Peco turnout help

Discussion in 'FAQs' started by Anachron, Dec 22, 2003.

  1. Anachron

    Anachron Member

    I really need to know how to clean a peco turnout...

    I have wheaterd and ballasted my peco turnouts but now they dont deiliver power properly
    I have cleaned the section where you switch the turnout, but that dousent seem to have worked... :cry:
    some of them works and others don't

    Any other ones have the same problem as I do??
    and what to do about them? :confused: :cry:
  2. 60103

    60103 Pooh Bah

    There are two areas to check.
    First where the point blades contact the stock rails. Check that you haven't put any paint or glue on either part of the mating surfaces. You may have to use some sort of cleaner or sandpaperon those surfaces.
    Check that you haven't got any ballast in there. If the points don't make full contact, you don't get a circuit.
    If there is a little extra contact, make sure that it is clean and not being blocked and isn't catching on anything. Does pushing it over with your fingers do anything?
    See if anything runs if you put a piece of wire over the points and stock rail. that'll tell you if the problem is there. Use a light bulb to see if you have electricity in the rails and where you don't.
    You may have weathered into a rail joiner somewhere. Also, where the points are pivoted; some of them use rail joiners for that.
  3. shamus

    shamus Registered Member

    Paint is the major problem with any turnouts, I never paint a small area where the contact is made. I suggest you use some very fine wet/dry 800 to clean off any paint around the contact area's.
  4. zeeglen

    zeeglen Member

    A folded piece of very fine sandpaper (600-1000 grit) from an auto parts store (used for body repair finishing) can be dragged through the points while closed against the stock rails. But the problem will return eventually.

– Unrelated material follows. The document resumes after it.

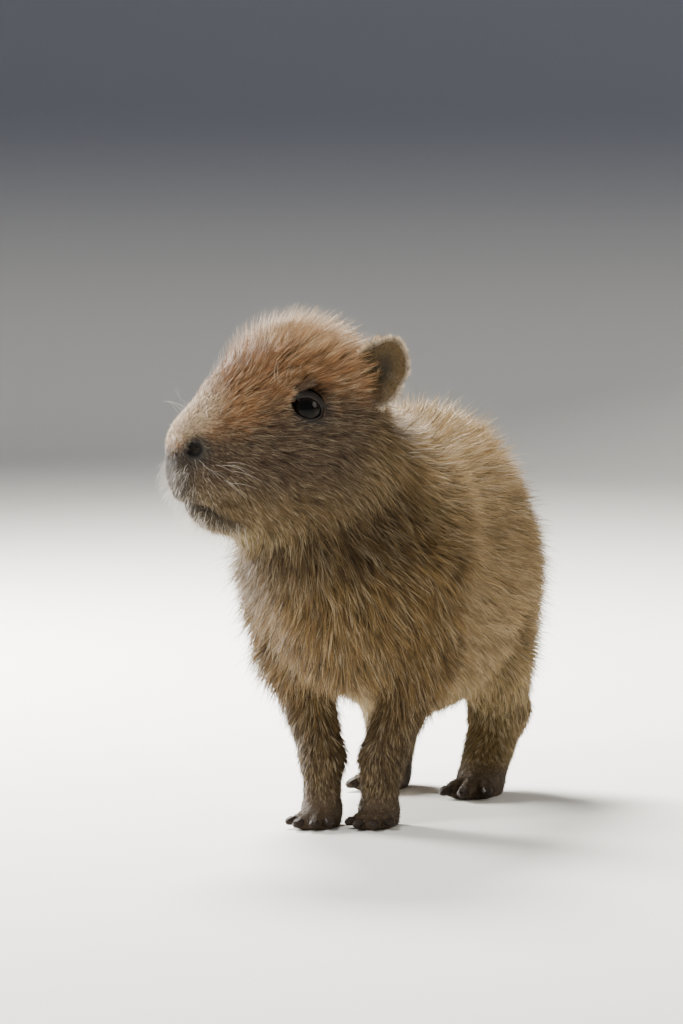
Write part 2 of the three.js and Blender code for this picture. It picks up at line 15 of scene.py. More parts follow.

    For permanent no-hassle operating many railroaders link a small single pole double throw microswitch mechanically to the throwbar to duplicate the electrical switching action of the points in a reliable manner. These can also be added to some switch motors. The trick is to adjust them so they switch at the same time that the points are in mid travel so they don't 'fight against' the points electrically and cause short circuits.

    See this thread on this forum for more info:
    Peco Electrofrog turnouts - HO vs N contact
    08-28-2003 10:57 AM

    Photos below show one way to make a linkage using 5/64" brass rod through a 3/32" styrene tube bushing (evergreen scale models #423). The rod fits snugly enough in the bushing to rotate without wiggling sideways, use a little loco gear grease for long term smooth action. The hole for the styrene tubing is round 7/64" diameter (3/32" is too snug on the styrene and pinches the brass from turning easily).

    The throwbar hole should be 'ovaled' slightly as the rod swings in a slight arc and you don't want to push the throwbar sideways because of rod tension (parallel to the rails).

    The microswitches are 2 amp low force (25 grams) from Digikey. Only one is needed to power the frog, but 3 can be used for other functions such as reverse power routing.

    The beauty of this method is that it can be added AFTER the turnout and ballast is installed (ie, i goofed) since the hole is round and to the side rather than a slot directly under the turnout. Or a micrswitch can be hidden inside a structure and linked to the top of the table - many ways.

    The problems are if any dirt or glue gets into the styrene bushing it binds the rod. Also over time the Peco turnout springs loose some of their tension and have a hard time holding against the multi- microswitch pressure even at 25 grams each. Next i want to try small ceramic magnets glued to the rod to help latch the points in either position. Or use fast relays.

    Attached Files:

  5. zeeglen

    zeeglen Member

    The brass rod on top

    Attached Files:

  6. zeeglen

    zeeglen Member

    The microswitches. A later method that makes them easier to adjust independently is a 'T' rod soldered to the rod protruding from the styrene bushing, with a heat sink (pliers with handles rubber-banded) clamped to the rod to prevent melting the styrene. This lets switches mount at both ends of the 'T'. Also removed one of the mounting screws to let the switch pivot on one screw for adjustment, then locked the switch with a screw and washer on the outside end of the switches.

    No magnets shown, but you can imagine one glued to the rod and snagging onto either other magnets ar steel screws driven into the wood. Lots of room for experimentation.